Control Aware Radio Resource Allocation in Low Latency Wireless Control Systems

Abstract

We consider the problem of allocating radio resources over wireless communication links to control a series of independent wireless control systems. Low-latency transmissions are necessary in enabling time-sensitive control systems with high sampling rates to operate over wireless links. Enabling low-latency through fast data rates comes at the cost of reliability in the form of higher packet error rates due to channel noise. However, the impact of such communication link errors on the control system performance depends dynamically on the control system state. We propose a novel control-aware communication design to the low-latency resource allocation problem.
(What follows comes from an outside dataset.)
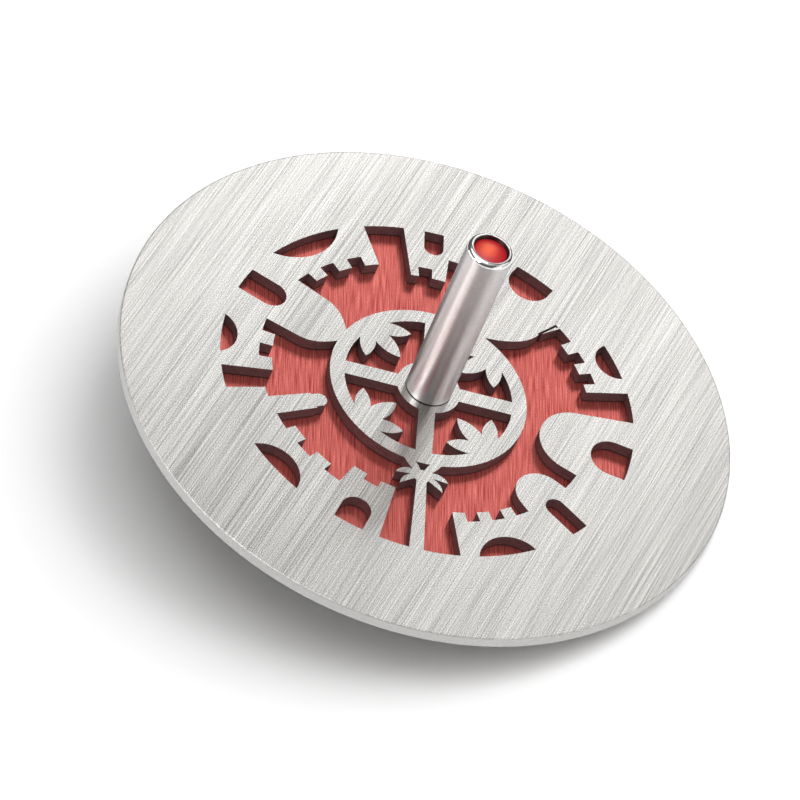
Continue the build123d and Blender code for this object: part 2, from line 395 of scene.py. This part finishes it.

In our proposed method, we incorporate both control and channel state information in scheduling transmissions across time slots, frequency bands, and data rates using the next-generation Wi-Fi scheduling architecture. Control systems that are closer to instability or further from a desired range in a given control cycle are given higher packet delivery rate targets to meet. Rather than a simple priority ranking, we derive precise adaptive packet error rate targets for each system needed to satisfy control-specific performance requirements. We use these adaptive rate targets to make scheduling decisions that reduce total transmission time. The resulting control-aware low-latency scheduling (CALLS) method is tested in numerous simulation experiments that demonstrate its effectiveness in meeting control-based goals under tight latency constraints relative to control-agnostic scheduling.